■ **Material provided**
-=-=-

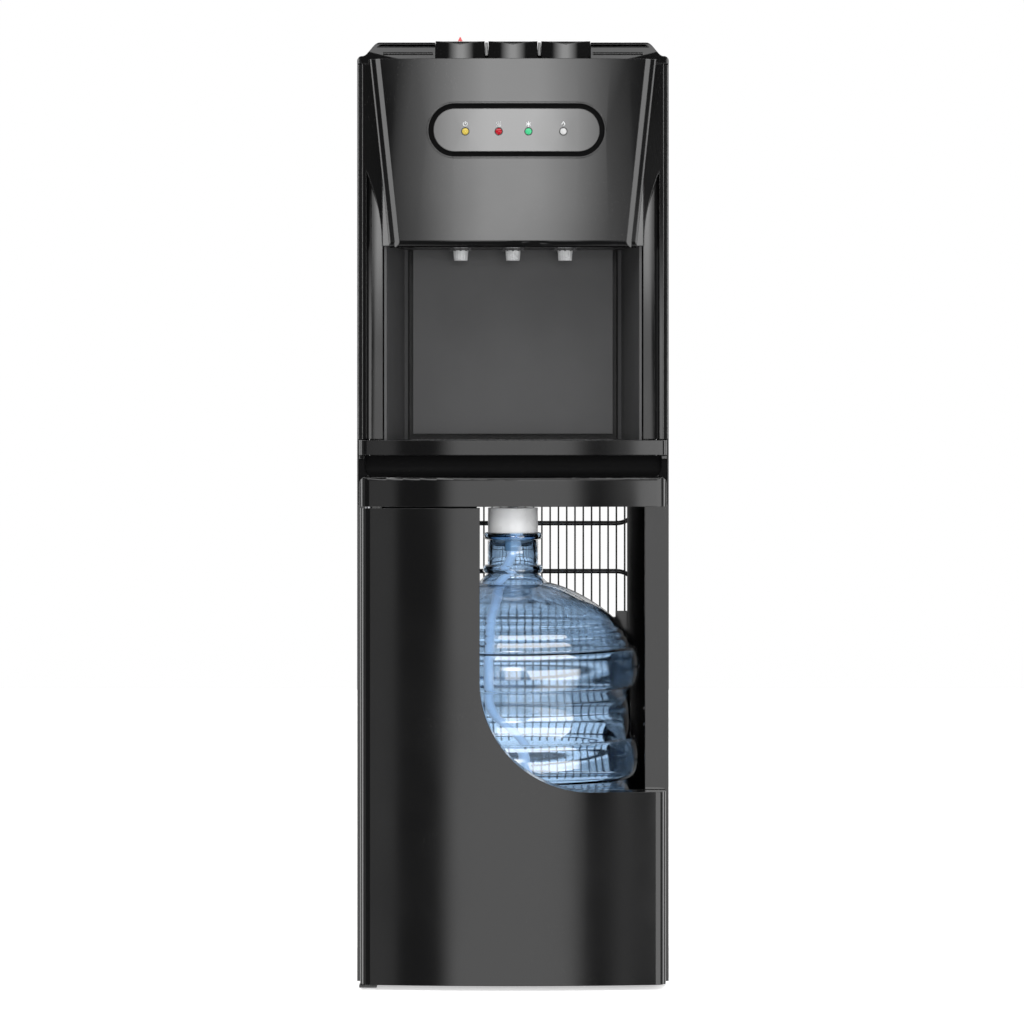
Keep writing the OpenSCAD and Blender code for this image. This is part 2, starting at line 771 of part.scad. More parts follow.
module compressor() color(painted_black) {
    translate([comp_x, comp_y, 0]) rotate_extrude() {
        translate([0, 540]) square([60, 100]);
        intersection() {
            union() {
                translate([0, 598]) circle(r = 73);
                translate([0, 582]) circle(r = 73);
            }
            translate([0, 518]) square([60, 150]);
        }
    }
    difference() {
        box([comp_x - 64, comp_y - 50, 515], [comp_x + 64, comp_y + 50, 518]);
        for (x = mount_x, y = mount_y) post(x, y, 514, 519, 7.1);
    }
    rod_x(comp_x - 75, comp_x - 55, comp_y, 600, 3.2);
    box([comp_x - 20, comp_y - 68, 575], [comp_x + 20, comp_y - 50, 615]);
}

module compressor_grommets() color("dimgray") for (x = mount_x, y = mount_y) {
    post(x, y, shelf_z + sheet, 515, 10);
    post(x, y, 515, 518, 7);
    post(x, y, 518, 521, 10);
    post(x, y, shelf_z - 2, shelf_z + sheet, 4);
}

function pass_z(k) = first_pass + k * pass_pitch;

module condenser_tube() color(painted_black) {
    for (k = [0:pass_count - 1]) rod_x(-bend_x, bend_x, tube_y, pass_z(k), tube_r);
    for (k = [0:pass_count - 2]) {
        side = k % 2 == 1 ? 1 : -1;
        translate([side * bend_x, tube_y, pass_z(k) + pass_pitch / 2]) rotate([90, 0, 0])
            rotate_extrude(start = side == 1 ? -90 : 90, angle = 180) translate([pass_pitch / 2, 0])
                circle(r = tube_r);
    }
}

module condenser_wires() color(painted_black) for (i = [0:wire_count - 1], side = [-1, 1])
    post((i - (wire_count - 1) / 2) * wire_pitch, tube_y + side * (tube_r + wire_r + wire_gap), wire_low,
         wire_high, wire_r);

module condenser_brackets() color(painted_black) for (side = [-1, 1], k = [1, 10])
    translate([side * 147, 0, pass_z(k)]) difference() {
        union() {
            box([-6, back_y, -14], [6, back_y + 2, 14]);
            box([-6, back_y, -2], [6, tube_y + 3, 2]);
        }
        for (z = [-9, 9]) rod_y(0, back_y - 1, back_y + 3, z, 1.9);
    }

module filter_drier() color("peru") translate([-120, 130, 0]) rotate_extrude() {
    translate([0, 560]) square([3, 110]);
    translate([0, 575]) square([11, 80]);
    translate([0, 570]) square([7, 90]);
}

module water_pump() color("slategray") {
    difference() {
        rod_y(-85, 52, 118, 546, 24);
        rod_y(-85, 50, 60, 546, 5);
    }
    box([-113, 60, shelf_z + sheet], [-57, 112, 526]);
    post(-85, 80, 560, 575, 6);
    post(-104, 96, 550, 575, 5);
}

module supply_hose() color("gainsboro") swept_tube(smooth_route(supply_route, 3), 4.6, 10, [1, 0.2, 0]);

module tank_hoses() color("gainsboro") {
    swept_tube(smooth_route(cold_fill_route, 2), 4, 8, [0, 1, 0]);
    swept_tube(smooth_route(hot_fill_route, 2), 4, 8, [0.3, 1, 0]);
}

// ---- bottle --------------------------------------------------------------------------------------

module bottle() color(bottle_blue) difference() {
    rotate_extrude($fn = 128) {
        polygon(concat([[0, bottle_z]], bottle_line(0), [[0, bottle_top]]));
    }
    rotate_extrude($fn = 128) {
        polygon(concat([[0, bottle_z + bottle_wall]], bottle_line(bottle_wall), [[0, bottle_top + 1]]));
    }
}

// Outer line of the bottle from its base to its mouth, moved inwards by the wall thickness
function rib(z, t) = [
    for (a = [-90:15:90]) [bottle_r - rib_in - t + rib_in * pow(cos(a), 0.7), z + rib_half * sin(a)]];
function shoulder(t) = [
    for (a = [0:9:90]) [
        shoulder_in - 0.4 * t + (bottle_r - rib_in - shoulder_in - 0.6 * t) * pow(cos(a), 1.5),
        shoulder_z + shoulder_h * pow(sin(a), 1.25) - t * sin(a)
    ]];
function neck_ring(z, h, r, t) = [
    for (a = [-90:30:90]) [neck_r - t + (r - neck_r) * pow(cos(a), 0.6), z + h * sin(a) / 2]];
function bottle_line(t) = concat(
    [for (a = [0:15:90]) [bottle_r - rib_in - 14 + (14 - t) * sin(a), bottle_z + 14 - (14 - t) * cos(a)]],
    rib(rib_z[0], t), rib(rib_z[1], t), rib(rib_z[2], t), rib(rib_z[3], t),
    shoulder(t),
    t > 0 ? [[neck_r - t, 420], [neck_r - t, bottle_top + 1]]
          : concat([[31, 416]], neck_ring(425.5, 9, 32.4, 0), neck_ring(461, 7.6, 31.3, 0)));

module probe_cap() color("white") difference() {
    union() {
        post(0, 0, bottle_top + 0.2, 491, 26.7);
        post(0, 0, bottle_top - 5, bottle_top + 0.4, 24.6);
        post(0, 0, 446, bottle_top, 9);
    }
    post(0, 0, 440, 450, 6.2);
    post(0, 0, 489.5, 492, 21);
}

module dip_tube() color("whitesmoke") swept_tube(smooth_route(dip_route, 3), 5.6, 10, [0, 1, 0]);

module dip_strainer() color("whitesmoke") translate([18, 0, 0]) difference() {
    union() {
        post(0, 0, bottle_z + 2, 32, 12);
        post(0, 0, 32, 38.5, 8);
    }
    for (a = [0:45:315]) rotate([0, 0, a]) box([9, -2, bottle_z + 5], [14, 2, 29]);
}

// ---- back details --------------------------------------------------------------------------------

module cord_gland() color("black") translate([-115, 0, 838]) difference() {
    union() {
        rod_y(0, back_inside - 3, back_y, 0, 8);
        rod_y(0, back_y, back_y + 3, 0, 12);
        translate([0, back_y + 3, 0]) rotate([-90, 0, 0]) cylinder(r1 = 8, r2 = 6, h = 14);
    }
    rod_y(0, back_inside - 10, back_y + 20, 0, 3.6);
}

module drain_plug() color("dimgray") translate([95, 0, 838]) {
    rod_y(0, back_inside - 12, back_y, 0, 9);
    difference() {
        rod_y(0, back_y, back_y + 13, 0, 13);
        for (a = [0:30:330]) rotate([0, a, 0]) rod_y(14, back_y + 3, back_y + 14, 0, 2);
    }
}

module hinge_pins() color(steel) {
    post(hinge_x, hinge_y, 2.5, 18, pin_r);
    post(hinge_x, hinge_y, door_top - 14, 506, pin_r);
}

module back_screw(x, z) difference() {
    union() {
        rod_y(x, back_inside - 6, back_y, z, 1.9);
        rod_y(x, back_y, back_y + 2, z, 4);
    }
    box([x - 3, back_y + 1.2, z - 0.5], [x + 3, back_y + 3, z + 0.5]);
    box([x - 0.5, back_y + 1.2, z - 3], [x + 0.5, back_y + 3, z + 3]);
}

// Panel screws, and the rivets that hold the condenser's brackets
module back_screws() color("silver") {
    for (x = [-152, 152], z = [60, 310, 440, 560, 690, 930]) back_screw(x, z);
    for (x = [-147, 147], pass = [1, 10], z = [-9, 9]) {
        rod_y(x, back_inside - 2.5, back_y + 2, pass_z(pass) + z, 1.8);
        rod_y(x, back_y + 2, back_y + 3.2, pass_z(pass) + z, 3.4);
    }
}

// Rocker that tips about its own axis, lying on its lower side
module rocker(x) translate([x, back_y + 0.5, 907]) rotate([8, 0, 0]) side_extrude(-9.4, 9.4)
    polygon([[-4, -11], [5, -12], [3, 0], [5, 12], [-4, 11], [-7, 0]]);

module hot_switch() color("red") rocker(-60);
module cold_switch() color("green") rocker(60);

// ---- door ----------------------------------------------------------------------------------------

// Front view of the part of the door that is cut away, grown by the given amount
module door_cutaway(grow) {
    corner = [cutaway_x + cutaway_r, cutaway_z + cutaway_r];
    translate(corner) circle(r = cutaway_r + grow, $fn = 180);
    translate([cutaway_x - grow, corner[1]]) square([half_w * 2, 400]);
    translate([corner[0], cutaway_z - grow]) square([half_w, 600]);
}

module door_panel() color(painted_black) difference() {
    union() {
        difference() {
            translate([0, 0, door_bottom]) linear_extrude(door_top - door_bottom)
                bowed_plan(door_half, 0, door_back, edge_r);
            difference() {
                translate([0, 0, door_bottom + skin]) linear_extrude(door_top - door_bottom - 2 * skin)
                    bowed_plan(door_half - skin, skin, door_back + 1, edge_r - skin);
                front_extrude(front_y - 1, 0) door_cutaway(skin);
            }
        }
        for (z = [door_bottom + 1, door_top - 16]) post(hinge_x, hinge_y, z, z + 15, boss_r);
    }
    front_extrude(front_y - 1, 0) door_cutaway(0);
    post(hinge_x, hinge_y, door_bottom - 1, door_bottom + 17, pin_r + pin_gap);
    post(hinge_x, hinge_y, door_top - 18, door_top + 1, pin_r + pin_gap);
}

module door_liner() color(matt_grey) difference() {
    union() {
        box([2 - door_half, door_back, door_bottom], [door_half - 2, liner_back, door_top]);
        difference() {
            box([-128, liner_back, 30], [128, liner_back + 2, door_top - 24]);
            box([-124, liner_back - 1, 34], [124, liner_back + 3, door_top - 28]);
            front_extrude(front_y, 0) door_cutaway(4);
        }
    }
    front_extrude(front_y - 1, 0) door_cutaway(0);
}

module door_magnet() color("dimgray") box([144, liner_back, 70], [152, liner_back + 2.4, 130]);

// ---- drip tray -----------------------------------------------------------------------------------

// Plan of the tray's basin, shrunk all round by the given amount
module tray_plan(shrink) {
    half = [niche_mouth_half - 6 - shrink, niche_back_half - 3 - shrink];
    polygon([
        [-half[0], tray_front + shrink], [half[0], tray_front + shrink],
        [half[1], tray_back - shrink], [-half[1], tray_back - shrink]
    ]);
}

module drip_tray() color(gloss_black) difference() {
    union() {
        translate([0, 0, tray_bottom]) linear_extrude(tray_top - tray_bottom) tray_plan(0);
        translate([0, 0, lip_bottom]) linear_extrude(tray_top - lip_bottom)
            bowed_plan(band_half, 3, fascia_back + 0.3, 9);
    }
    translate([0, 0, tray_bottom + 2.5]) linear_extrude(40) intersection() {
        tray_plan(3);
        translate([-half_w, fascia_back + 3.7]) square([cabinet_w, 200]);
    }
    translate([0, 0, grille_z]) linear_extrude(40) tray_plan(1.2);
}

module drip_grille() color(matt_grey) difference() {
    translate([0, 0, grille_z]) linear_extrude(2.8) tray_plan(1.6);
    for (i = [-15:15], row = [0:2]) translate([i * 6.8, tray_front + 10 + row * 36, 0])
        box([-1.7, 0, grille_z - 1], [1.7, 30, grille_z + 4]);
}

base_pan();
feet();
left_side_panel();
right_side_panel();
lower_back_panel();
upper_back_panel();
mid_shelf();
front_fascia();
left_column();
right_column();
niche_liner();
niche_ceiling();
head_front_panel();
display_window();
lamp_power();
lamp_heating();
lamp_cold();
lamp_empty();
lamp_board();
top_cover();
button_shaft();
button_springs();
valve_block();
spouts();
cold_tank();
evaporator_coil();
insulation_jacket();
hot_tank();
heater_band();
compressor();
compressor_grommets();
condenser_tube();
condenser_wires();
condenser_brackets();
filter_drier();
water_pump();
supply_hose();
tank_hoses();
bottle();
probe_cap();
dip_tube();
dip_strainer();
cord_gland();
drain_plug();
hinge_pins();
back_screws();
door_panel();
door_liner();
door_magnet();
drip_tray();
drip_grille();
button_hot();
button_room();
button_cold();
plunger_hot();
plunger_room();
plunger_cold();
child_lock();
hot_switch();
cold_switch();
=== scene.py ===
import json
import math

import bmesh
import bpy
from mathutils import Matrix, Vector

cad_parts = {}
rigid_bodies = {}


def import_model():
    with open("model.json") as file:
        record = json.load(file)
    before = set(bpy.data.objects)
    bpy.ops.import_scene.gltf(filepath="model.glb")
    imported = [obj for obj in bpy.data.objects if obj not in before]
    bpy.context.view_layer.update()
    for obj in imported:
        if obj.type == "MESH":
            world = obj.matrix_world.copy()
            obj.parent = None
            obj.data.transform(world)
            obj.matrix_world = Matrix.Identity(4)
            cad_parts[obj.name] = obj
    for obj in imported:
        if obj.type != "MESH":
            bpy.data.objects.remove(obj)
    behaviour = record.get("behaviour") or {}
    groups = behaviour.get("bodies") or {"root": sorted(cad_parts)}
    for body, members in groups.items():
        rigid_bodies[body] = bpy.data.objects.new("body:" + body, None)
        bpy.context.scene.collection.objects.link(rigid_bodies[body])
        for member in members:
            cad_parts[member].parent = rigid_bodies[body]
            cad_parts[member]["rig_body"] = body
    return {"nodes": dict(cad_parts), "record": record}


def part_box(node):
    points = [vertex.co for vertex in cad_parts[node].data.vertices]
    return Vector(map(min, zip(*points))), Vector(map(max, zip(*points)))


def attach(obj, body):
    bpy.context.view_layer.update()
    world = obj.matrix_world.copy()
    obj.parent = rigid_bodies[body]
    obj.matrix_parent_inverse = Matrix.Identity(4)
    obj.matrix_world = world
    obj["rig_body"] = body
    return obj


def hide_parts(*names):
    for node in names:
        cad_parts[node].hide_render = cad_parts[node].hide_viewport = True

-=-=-

Copy exactly the lines from the line with "base_pan();" up to and including the line with "obj.matrix_world = Matrix.Identity(4)", and no other lines.

■ **Task result**
base_pan();
feet();
left_side_panel();
right_side_panel();
lower_back_panel();
upper_back_panel();
mid_shelf();
front_fascia();
left_column();
right_column();
niche_liner();
niche_ceiling();
head_front_panel();
display_window();
lamp_power();
lamp_heating();
lamp_cold();
lamp_empty();
lamp_board();
top_cover();
button_shaft();
button_springs();
valve_block();
spouts();
cold_tank();
evaporator_coil();
insulation_jacket();
hot_tank();
heater_band();
compressor();
compressor_grommets();
condenser_tube();
condenser_wires();
condenser_brackets();
filter_drier();
water_pump();
supply_hose();
tank_hoses();
bottle();
probe_cap();
dip_tube();
dip_strainer();
cord_gland();
drain_plug();
hinge_pins();
back_screws();
door_panel();
door_liner();
door_magnet();
drip_tray();
drip_grille();
button_hot();
button_room();
button_cold();
plunger_hot();
plunger_room();
plunger_cold();
child_lock();
hot_switch();
cold_switch();
=== scene.py ===
import json
import math

import bmesh
import bpy
from mathutils import Matrix, Vector

cad_parts = {}
rigid_bodies = {}


def import_model():
    with open("model.json") as file:
        record = json.load(file)
    before = set(bpy.data.objects)
    bpy.ops.import_scene.gltf(filepath="model.glb")
    imported = [obj for obj in bpy.data.objects if obj not in before]
    bpy.context.view_layer.update()
    for obj in imported:
        if obj.type == "MESH":
            world = obj.matrix_world.copy()
            obj.parent = None
            obj.data.transform(world)
            obj.matrix_world = Matrix.Identity(4)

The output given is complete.